The four string players — violinists Xiaoxuan Shi and Joel Fuller, violist Daniel Foster and cellist Rachel Young, all NSO members — will also perform an arrangement of Arvo Pärt’s four-voice setting of the Latin prayer “Da Pacem Domine” (“Give peace, Lord”), which the Estonian composer, who turned 90 in September, began writing two days after the Madrid train bombings of March 11, 2004.

The Hirshhorn is located at Independence Avenue and 7th Street NW. There will be a 4 p.m. talk prior to the 5 p.m. performance on Saturday, Dec. 6, and another following the 2 p.m. performance on Sunday, Dec. 7. Admission is free, but advance registration at hirshhorn.si.edu is recommended.

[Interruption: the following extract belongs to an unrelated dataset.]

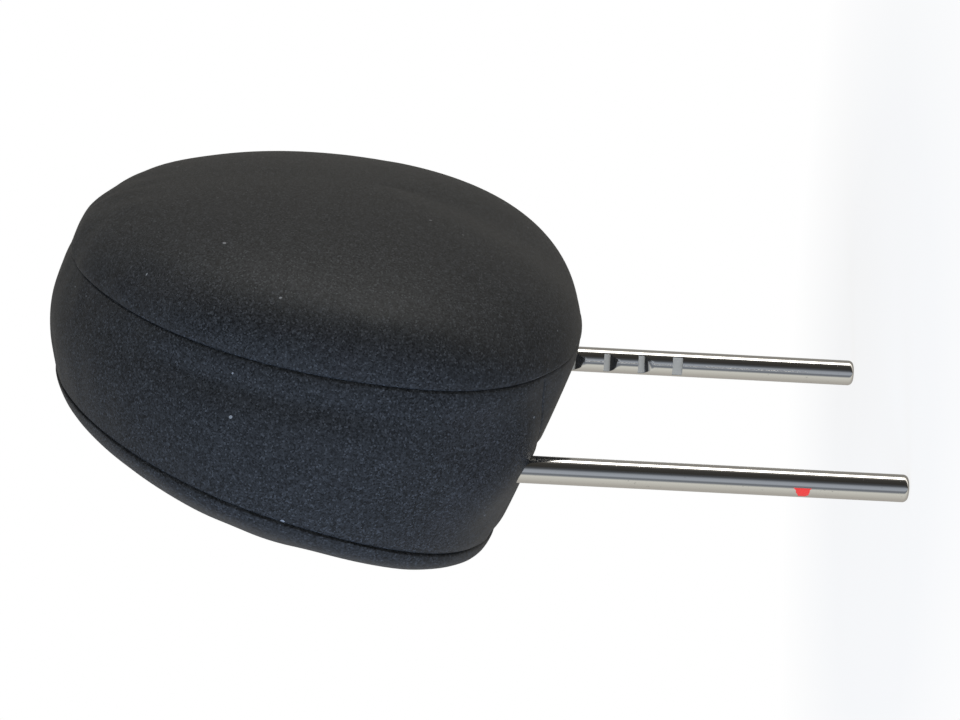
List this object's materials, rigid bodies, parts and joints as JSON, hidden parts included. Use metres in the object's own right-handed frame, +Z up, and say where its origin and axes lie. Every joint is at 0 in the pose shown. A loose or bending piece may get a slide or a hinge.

Later this month, on Saturday, Dec. 20, at 5 p.m., the 21st Century Consort will perform “The Passion of Scrooge,” Jon Deak’s setting of Dickens’s “A Christmas Carol” for solo baritone and chamber ensemble, which the consort premiered in 1997. Also that evening, eight vocalists will sing Victorian-era English carols and post-Civil War American carols, “along with contemporary English and American counterparts.”

The consort’s 50th anniversary season also includes concerts on Feb. 21 and on April 18 and 19, 2026.